# [RECORDS FOR PROCESSING]
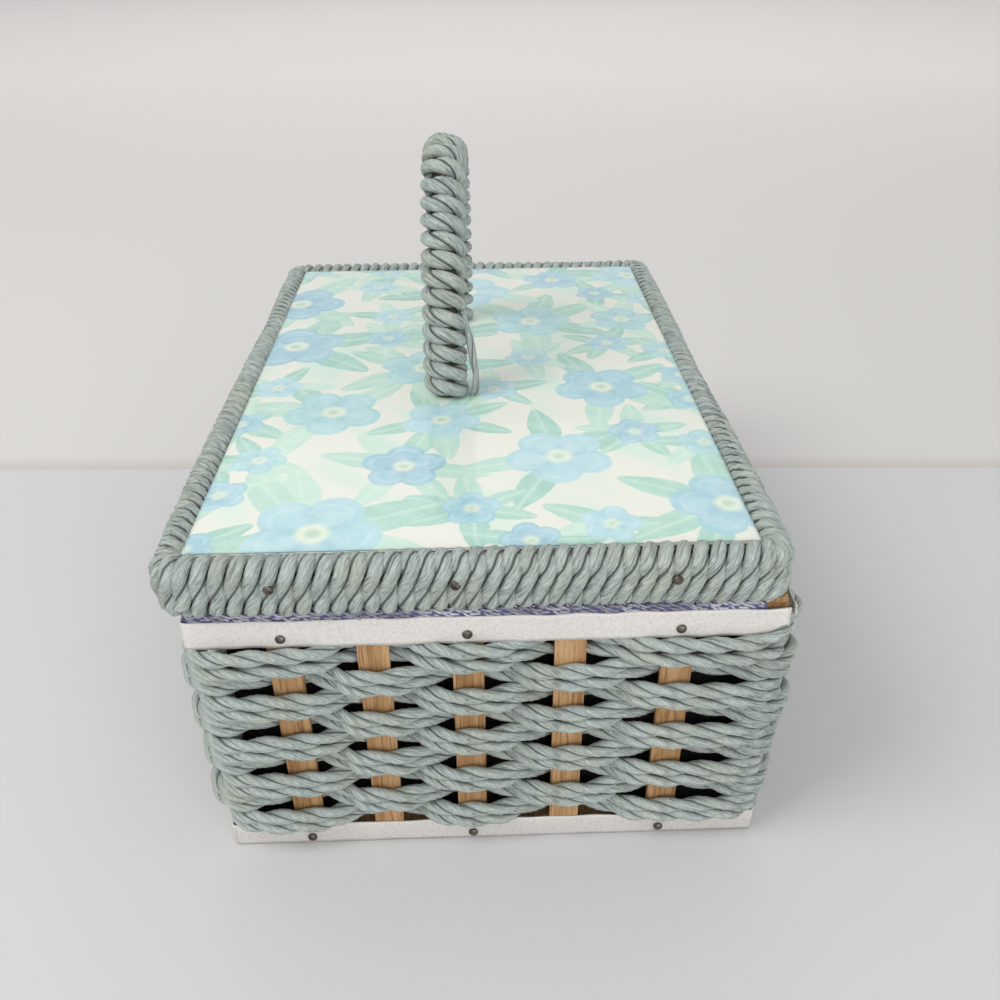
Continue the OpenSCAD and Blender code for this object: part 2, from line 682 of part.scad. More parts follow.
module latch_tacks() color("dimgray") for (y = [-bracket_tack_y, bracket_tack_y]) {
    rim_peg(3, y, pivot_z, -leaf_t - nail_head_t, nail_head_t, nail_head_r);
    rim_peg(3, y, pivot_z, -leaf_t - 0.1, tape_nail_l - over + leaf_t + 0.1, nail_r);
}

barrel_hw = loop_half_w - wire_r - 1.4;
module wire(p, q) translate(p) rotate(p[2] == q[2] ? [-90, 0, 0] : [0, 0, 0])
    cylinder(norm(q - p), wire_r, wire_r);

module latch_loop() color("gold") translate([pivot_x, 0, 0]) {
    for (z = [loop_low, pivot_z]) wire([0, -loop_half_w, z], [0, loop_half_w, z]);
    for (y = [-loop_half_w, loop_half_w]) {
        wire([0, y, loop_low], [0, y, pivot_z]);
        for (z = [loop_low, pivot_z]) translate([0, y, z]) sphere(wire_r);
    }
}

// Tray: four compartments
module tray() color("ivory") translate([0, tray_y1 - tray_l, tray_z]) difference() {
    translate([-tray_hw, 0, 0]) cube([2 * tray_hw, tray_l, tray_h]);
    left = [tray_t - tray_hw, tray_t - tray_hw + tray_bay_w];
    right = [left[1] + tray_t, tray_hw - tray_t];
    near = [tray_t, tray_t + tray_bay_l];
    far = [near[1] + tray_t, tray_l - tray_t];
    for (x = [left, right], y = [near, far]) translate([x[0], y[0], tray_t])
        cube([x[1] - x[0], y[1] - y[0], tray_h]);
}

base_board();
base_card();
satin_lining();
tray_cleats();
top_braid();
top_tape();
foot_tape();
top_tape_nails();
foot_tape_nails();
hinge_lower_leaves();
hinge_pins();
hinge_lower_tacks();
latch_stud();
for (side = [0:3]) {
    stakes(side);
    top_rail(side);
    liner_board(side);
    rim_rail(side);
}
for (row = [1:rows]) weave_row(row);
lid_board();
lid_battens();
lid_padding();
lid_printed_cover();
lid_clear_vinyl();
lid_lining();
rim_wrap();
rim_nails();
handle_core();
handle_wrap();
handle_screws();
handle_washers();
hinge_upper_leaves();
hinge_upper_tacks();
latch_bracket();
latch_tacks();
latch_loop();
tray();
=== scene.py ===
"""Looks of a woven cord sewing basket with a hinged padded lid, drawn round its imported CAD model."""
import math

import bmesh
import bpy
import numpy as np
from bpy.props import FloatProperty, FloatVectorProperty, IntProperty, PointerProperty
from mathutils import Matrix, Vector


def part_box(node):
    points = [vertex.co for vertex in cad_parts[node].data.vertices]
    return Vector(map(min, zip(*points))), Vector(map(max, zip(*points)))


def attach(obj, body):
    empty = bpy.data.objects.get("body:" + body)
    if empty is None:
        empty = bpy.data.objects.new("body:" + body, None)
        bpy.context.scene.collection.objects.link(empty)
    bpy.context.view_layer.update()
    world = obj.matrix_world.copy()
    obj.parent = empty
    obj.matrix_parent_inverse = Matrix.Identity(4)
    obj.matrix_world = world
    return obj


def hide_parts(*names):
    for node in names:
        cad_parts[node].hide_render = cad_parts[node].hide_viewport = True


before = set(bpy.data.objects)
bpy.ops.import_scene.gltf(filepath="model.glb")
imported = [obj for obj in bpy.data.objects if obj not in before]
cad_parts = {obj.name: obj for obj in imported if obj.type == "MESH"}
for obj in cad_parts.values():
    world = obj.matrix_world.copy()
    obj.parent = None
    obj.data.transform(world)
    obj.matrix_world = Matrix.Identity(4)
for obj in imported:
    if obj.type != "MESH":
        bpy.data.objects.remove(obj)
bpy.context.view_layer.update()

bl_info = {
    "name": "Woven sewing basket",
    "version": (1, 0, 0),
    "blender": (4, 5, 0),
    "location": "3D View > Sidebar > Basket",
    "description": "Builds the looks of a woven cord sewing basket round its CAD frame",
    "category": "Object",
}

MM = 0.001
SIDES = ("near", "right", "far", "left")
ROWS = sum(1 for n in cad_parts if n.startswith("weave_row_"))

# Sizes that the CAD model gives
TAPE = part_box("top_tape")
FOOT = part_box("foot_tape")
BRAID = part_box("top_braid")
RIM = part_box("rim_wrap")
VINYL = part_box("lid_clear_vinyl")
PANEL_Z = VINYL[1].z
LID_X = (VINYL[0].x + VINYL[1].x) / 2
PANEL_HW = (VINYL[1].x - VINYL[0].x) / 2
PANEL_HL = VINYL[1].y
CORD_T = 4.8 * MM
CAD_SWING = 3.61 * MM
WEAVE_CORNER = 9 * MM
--
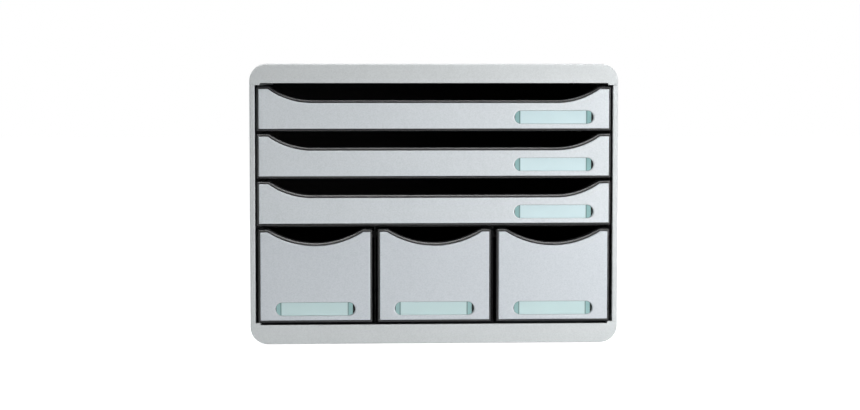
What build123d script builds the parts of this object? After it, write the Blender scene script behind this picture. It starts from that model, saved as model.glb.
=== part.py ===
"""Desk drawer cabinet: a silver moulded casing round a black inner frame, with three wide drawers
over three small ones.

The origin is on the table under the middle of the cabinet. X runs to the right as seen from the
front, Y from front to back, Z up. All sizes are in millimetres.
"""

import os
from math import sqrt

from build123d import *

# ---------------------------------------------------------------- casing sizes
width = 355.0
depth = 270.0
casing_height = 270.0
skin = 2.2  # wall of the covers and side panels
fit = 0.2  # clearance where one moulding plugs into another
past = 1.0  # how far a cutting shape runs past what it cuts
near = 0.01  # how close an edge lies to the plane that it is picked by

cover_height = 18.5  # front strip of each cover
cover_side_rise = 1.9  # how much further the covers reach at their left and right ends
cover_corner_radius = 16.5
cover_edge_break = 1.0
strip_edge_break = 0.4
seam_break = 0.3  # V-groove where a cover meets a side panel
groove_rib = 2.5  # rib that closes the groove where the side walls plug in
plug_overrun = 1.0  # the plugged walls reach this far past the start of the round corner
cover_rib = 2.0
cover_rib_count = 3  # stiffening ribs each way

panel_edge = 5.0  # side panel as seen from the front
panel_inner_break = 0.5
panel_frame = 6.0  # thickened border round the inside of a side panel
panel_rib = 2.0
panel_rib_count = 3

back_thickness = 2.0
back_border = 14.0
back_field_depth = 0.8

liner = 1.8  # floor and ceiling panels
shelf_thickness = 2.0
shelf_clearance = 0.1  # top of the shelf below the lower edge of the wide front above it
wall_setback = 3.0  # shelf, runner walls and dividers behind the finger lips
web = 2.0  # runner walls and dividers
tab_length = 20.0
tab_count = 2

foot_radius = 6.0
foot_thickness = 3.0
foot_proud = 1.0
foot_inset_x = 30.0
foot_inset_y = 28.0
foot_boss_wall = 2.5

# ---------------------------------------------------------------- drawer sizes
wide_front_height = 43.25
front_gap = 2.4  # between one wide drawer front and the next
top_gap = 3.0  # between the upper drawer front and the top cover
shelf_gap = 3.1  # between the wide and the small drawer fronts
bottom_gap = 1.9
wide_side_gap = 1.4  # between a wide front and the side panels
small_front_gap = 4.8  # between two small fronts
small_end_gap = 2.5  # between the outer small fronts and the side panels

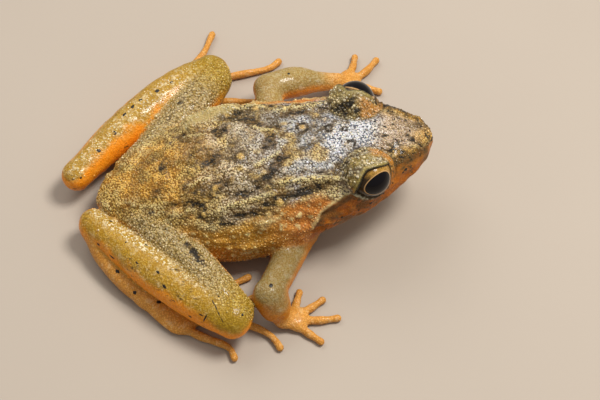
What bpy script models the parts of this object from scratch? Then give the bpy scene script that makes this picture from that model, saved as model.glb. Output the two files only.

# [SET TASK]
Quote the listing above, but only from the line that shows "base_board();" through the line that shows "bpy.context.scene.collection.objects.link(empty)".

# [RIGHT ANSWER]
base_board();
base_card();
satin_lining();
tray_cleats();
top_braid();
top_tape();
foot_tape();
top_tape_nails();
foot_tape_nails();
hinge_lower_leaves();
hinge_pins();
hinge_lower_tacks();
latch_stud();
for (side = [0:3]) {
    stakes(side);
    top_rail(side);
    liner_board(side);
    rim_rail(side);
}
for (row = [1:rows]) weave_row(row);
lid_board();
lid_battens();
lid_padding();
lid_printed_cover();
lid_clear_vinyl();
lid_lining();
rim_wrap();
rim_nails();
handle_core();
handle_wrap();
handle_screws();
handle_washers();
hinge_upper_leaves();
hinge_upper_tacks();
latch_bracket();
latch_tacks();
latch_loop();
tray();
=== scene.py ===
"""Looks of a woven cord sewing basket with a hinged padded lid, drawn round its imported CAD model."""
import math

import bmesh
import bpy
import numpy as np
from bpy.props import FloatProperty, FloatVectorProperty, IntProperty, PointerProperty
from mathutils import Matrix, Vector


def part_box(node):
    points = [vertex.co for vertex in cad_parts[node].data.vertices]
    return Vector(map(min, zip(*points))), Vector(map(max, zip(*points)))


def attach(obj, body):
    empty = bpy.data.objects.get("body:" + body)
    if empty is None:
        empty = bpy.data.objects.new("body:" + body, None)
        bpy.context.scene.collection.objects.link(empty)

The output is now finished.